§ **GOAL**
Copy out all the lines where "More" shows up.

/---

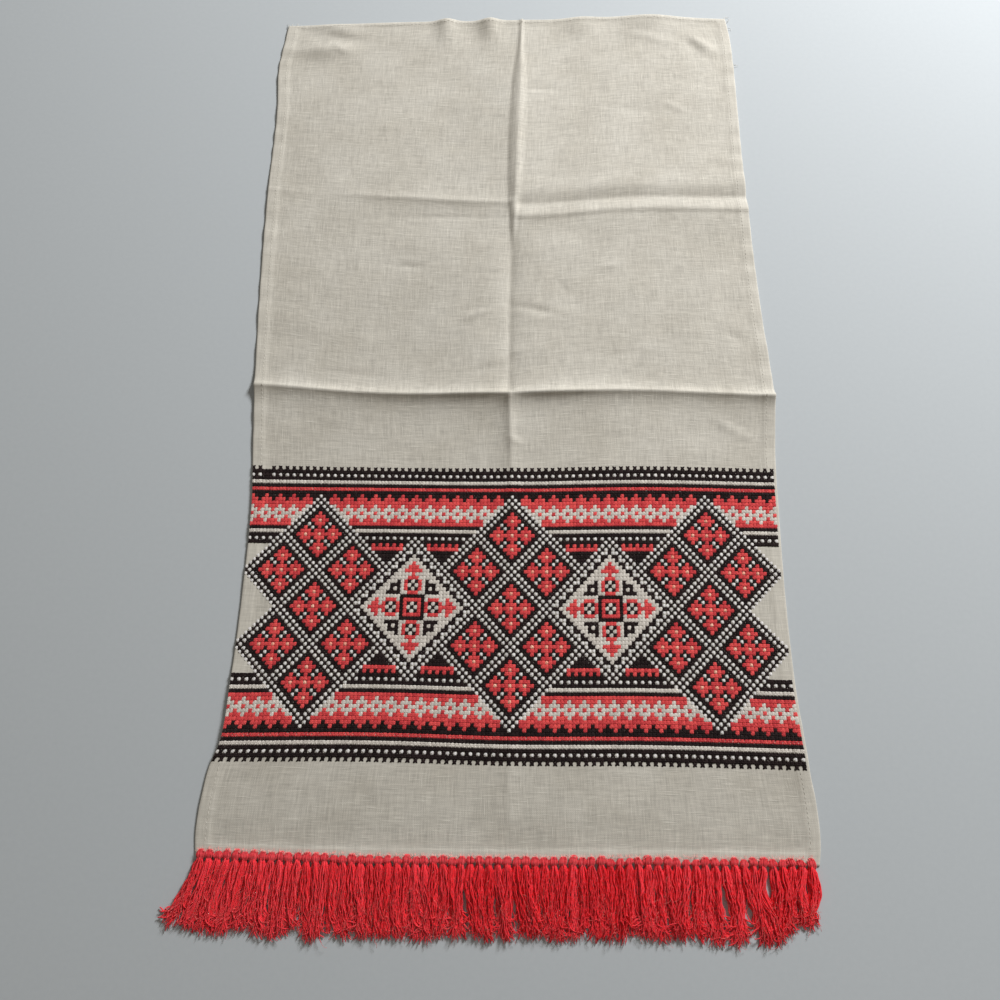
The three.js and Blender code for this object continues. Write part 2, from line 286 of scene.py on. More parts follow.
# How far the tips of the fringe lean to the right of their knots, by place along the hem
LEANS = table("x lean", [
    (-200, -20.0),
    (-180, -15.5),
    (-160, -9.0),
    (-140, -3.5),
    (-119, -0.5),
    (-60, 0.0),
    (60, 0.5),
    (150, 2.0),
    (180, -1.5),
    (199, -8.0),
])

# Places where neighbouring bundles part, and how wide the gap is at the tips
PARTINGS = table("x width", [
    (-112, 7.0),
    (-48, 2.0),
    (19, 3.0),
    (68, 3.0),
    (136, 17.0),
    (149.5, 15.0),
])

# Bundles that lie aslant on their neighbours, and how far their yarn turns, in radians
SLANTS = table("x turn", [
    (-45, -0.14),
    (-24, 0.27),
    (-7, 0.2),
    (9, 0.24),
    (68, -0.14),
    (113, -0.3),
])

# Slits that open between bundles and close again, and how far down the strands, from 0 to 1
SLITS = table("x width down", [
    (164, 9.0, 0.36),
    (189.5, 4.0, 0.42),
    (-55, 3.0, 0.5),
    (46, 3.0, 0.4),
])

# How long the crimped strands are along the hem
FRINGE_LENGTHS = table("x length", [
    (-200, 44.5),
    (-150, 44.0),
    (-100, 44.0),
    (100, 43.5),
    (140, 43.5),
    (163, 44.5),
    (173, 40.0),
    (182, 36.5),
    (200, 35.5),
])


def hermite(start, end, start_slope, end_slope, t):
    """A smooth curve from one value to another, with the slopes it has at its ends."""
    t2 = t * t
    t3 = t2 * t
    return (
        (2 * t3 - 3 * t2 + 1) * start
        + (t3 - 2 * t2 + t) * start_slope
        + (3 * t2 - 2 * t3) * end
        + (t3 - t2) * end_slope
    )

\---
/---

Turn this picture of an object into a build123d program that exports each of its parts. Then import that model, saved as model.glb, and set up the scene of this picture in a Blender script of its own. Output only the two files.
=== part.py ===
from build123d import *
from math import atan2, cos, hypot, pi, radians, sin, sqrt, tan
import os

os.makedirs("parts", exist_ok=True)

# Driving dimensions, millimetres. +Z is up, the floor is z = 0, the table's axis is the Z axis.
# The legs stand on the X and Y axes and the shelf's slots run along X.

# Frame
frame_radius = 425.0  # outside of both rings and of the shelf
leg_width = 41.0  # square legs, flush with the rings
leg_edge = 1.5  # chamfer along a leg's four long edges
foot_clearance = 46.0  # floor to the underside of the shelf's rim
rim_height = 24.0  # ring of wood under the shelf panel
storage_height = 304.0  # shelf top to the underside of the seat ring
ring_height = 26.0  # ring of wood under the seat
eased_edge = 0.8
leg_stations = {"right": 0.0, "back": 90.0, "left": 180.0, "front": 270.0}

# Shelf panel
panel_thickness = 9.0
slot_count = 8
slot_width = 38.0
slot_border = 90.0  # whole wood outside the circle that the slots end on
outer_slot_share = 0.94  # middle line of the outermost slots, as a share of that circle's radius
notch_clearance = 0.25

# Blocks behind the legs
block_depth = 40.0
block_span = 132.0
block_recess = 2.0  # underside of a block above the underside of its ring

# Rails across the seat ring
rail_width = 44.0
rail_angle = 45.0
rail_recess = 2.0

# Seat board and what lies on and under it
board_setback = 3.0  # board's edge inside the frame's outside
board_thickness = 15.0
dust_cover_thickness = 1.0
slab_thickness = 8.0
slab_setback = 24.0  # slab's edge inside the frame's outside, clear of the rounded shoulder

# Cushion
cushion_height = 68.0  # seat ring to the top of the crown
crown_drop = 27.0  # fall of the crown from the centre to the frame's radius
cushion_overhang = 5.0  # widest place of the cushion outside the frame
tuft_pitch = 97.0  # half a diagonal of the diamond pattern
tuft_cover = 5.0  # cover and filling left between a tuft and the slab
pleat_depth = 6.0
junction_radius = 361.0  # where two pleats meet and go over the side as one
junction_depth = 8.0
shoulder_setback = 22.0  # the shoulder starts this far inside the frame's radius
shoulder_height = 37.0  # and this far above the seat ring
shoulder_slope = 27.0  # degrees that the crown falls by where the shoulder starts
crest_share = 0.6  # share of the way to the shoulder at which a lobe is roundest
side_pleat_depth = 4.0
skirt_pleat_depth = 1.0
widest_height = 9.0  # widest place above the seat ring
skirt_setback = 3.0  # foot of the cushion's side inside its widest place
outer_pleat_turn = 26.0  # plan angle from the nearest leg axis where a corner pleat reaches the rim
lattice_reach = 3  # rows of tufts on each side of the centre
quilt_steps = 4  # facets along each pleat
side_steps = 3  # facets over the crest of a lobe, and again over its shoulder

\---
/---

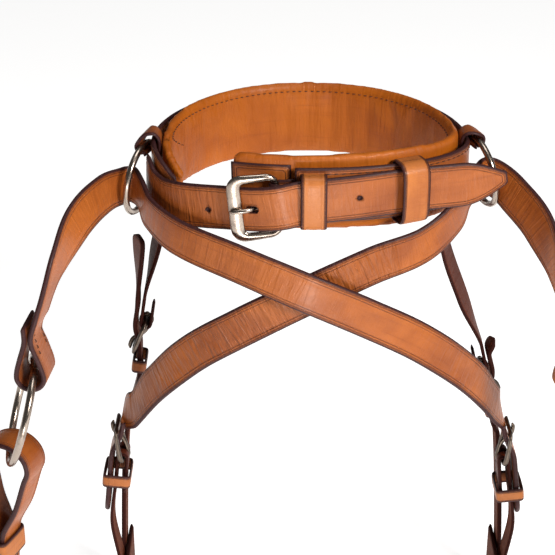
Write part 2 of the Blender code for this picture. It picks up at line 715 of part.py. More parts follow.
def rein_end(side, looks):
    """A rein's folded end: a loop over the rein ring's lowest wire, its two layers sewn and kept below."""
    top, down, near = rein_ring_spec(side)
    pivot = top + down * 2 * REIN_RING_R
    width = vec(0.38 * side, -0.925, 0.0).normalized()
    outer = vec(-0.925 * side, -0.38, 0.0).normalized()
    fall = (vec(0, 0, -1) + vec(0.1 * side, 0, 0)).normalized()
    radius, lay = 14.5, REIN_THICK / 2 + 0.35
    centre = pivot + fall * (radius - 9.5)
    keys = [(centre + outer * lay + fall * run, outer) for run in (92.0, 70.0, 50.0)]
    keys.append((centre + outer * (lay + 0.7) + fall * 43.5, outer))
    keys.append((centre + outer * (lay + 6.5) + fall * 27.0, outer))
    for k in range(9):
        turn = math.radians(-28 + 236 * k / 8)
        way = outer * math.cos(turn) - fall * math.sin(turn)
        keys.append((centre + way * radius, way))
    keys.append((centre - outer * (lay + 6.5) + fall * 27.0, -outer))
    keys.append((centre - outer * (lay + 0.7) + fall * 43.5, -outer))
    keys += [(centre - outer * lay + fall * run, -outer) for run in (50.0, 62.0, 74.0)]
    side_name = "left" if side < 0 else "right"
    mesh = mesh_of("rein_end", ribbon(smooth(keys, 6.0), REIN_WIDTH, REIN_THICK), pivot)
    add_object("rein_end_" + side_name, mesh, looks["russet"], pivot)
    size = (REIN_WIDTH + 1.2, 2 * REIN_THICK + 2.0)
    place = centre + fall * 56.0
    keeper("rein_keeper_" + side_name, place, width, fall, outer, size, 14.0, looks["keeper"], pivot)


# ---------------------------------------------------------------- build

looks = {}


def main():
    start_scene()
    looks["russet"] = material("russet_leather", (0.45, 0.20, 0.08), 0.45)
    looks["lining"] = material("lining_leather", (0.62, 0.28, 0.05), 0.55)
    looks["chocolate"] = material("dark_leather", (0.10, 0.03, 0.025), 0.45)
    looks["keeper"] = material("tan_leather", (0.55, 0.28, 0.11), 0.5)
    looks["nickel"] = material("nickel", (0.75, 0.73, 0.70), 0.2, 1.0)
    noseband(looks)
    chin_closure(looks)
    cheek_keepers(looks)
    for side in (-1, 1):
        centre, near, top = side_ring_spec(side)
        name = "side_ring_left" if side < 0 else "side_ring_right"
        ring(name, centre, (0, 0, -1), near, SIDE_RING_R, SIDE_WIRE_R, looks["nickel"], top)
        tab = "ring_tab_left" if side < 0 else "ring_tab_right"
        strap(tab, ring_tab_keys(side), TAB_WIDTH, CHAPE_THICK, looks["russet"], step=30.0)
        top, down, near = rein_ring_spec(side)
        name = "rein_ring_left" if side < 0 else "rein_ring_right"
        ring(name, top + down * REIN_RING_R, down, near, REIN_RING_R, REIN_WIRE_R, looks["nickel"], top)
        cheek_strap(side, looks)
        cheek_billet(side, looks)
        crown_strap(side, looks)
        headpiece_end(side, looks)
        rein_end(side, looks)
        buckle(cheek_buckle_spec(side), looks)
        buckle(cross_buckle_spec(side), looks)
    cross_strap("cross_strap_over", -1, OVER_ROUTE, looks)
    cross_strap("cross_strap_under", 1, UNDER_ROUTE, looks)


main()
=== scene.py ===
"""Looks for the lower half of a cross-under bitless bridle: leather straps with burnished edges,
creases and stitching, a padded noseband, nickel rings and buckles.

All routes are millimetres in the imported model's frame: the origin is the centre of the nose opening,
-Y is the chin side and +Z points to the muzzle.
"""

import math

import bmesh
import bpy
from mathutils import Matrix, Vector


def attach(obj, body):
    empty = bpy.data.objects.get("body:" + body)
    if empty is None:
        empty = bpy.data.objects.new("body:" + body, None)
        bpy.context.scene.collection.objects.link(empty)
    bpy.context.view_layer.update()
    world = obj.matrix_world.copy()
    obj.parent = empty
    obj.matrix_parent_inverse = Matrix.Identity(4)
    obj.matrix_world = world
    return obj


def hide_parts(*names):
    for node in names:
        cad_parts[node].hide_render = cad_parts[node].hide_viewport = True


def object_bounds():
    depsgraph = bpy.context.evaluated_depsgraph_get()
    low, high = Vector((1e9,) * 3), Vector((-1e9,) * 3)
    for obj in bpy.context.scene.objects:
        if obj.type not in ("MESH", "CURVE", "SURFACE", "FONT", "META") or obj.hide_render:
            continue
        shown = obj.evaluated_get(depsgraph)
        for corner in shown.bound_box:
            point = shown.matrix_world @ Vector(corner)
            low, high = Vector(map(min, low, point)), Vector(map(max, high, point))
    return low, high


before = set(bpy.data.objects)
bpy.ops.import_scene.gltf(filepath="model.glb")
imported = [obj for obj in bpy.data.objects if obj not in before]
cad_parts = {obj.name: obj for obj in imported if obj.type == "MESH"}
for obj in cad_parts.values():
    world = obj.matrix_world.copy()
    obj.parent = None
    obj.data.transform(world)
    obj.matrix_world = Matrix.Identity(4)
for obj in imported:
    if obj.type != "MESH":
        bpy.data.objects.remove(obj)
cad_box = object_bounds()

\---

§ **CORRECT ANSWER**
The three.js and Blender code for this object continues. Write part 2, from line 286 of scene.py on. More parts follow.
Write part 2 of the Blender code for this picture. It picks up at line 715 of part.py. More parts follow.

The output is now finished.